REISTERSTOWN, Md. (WJZ) -- Another dangerous incident involving Baltimore City Police training, just months after a recruit was shot in the head by a training officer in a horrible accident.

Meghan McCorkell explains what happened and how police are trying to fix it.

Police say those officers used unloaded service weapons during a training exercise, a breach of protocol.

A police recruit--shot in the head after his training officer mistook his service weapon for his training gun. It was this incident in February that caused city police to implement new safety protocols for training.

Now they say that protocol was ignored.

"It's just unacceptable. We will not accept it," said Dep. Commissioner Jerry Rodriguez, Baltimore City Police.

It was Tuesday during a room clearing exercise. Officers used unloaded service weapons instead of training guns that don't fire.

"Clearly it's a violation of protocol, the safety protocols," said Rodriguez.

The training was run by the special operations section and included four senior instructors who were training six detectives.

The training exercise happened at Camp Freddert in Reisterstown, an approved location that police call a controlled environment.

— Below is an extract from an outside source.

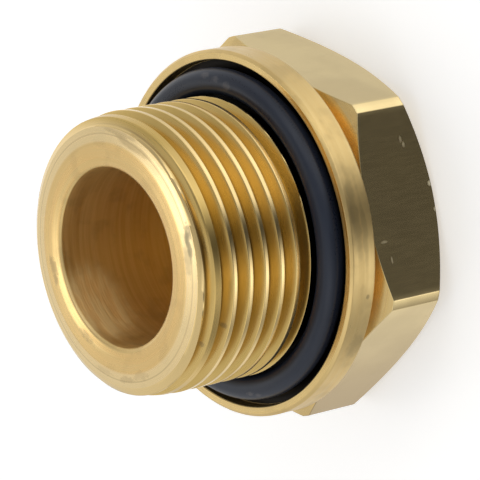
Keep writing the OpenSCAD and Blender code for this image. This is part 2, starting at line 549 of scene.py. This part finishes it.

Police officials say there were two major breakdowns. First, that the inappropriate equipment was used, and that nobody put a stop to the training.

"There's a safety officer, or any of the officers that were participating, or one of the other instructors could have just raised the red flag and stopped the training at that point," said Dep. Commissioner John Skinner, Baltimore City Police.

The department previously allowed the use of unloaded service weapons during training, but new protocol calls for training guns instead.

"Those shortcuts are too costly and the risk is too great," Skinner said.

An internal investigation is now underway.

No individual officer has been suspended, but that could change as the investigation gets underway.

Activity with the mobile training unit, that was running the exercise, has been suspended pending the results of the investigation.